At first, anything listed at above 100g got undercut to 40g. Not long after, I expanded in to any glyph posted above 50g. Pretty soon, the only glyphs above 40g in price were those from the Books of Glyph Master (I don't know those because I'm a bad scribe, but whatever). Now, I'll also admit I really had no idea what I was doing. There was some inkling in the back of my mind to attempt a hostile takeover of the glyph market and run my competitors out, but honestly, I really just don't like glyphs and I wanted to see what would happen.

So what did happen? Not at all what I expected! The way I envisioned this going was that my low prices would frustrate my competition because they couldn't make any gold, I'd keep undercutting and replacing sales to "wall" the competition, they get mad and leave, I cackle manically. What I completely forgot to factor in was my glyphs actually selling! Rookie mistake for sure, but a happy one at that. Normally, having ten glyphs sell in a day is a good day for me. But after my mega-clearance, I was selling over 50 glyphs a day! I'm not certain if this was due to the prices (people who were discouraged by high costs now snatching up a good deal), or if it was because I was posting a much large selection of glyphs than I had before. This is something I'll have to investigate next time. And of course, with such a large volume of sales comes quite a bit of gold! Here I was not expecting to make anything off this experiment, yet I was coming away with 2-3k each day.

Another unexpected occurrence? A complete lack of hate-mail. As you may know from my previous post, I've always wanted my very own hate-mail. Pissing people off seems to be a sign of AH pvp, and it's fun to know your presence in a market is felt. But none of the other scribes seemed to care, or possibly even notice. Even the few I managed to wall simply by posting below their threshold didn't bother to say anything, and everyone else simply continued to undercut. Of course, they may not have been angry simply because if my personal sales were any indication, I'm sure they were making a decent amount too!

And so after about a week of this, I decided to temporarily withdraw from the glyph market. I still have a large stock of glyphs and a large supply of cheap inks (though with herb prices dropping seemingly each hour, they might not be "cheap" for long), I just got bored of this experiment. I'm now going to let the market bounce back up and then post "normally" with a similarly high volume to see what happens. And with all the Inferno Inks I made from all the herbs I milled to do this? I'm going to try the DMF decks out!
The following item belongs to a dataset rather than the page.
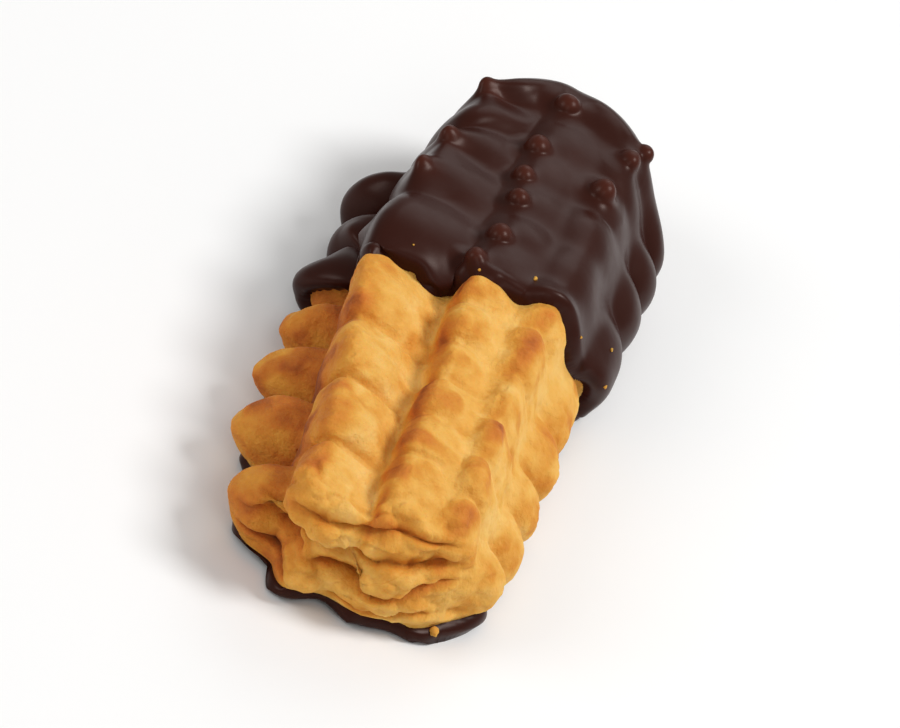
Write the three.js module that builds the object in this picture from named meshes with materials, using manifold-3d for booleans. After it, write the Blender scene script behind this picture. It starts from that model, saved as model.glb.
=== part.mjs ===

Moral of this story? There isn't one really. I dislike glyphs, don't care much for them or the market, and I have plenty of gold to throw around on such ventures without much worry, so I figured I'd just do this to see what happened. Fortunately, I came out with a fair bit more gold than I started with, and some slight new insights in to the glyph market (i.e. even cheap glyphs can make you a fair bit of gold).

Has anyone else messed with a market just for fun? Is anyone willing to try it out and report back?
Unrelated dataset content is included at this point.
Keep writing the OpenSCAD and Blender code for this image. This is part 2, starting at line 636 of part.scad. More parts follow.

  1. I had almost the same exact experience this last week. Sold many of my newly priced 30g glyphs. That lasted 1 day and just like you my competition simply posted for under 30g.

    I think most of them either have their brain switched of and are in auto-post mode or they simply have no other choice.

    Perhaps they have many glyphs and the only way to sell them is be lowest at all costs.

    Also like you I've held of and let the market recover. Crashing the market has disastrous results. All it takes is one person posting at 30g to floor the whole market.

    I'm back to posting high again and selling less but making more on each sale.

    All that said the glyph market isn't a fun place to play unless you are absolutely fixated on it.

    I'm not.

  2. as an operator in the glyph market, one tends to be serious about it. new entrants come and go, but the core participants remain.

    some are in autopost and will undercut down to loss making levels, others will have a minimum price (which is most likely coming down these days).

    howerver, the time of making super normal profits is, i suspect, drawing to a close.

    personally, i enjoy the glyph market. gives you good insights into the herb market and is quite efficient once you get your operations up and running.

    may be worth going back in and participating normally. you may be surprised at the returns you make, especially now that we are on Easter holidays.

  3. You didn't expect what happened because you grossly mistake the value of glyphs. A good scribe can make a glyph for as little as 10g a piece. Sure, undercutting straight to 40g or 30g is a steep drop but as you can seee it's still a solid 15-20g profit to make the glyph and sell it at your price... Do you have a bean counter or auditor add on that tracks who buys what? Chances are that other scribes simply bought out your mass posting of high value glyphs. Still others will just wait you out, as one week is nothing. Did you analyze beforehand which glyphs were actually worth trying to 'crash'? Based on what you say, you likely hadn't learned the recipes to be able to crash any of the valuable glyphs. On the whole it was just a poorly planned and executed scheme. You probably spent a lot of time and resources making glyphs of shadowbolt, divinity, soulstone etc trying to 'crash' those markets when they are already pushing below mat cost anyway.

  4. Pretty much the same happened on my server. But instead of me somebody else crashed the market to 30-40g. There are still some of the more rare glyphs that sell for 100-160g each but the majority of the market is down.
    My strategy will still remain the same. I don't post under 50g because I've already made some descent profits to cover my initial investment and a full set of glyphs on top. You always have to consider your profit margin and how much time you have to put into the glyph market. Prices will go up again as soon as people become tired of working so hard for next to no profit.

  5. Glyphs were my tool to entry into the DMC market.. After a complete restart, new server, new toon... Scribe/herber was my profs of choice.

    broke 400K in about 4 months... so I did something right...

    In that time I learned a few things about the glyph market...

    timing... lots of dumping and the market fails to be profitable on a few glyphs for a week, then it comes back... just wait it out... some... will never be profitable on a consistent enough basis that I would keep the inventory. Whatever strategy you go for you will make gold once past the entry barrier. Just set up ZA, cancel post craft post cancel post... it will prevent loss, maximize profits, and follow the markets... easy day... chasing a competitor out, getting agrresive or territorial.. not a game i play at unless the natural events of undercutting do that by themselves...

    Lastly.. i hate glyphs... Huge inventory, management, crafting times, small per glyph profits for many markets, it feels like farming.. farming the herbs for inks... click, click, click, click, click, click, click

    GAHHHHHHHHHHHHH.. not my game.. its the milling i guess that really gets me

  6. I think what happened is that you were competing in only one of the four major glyph categories.

    I know you hate glyphs but if you want to fiddle with them again I have a post on evaluating and dominating (aspects) of the market.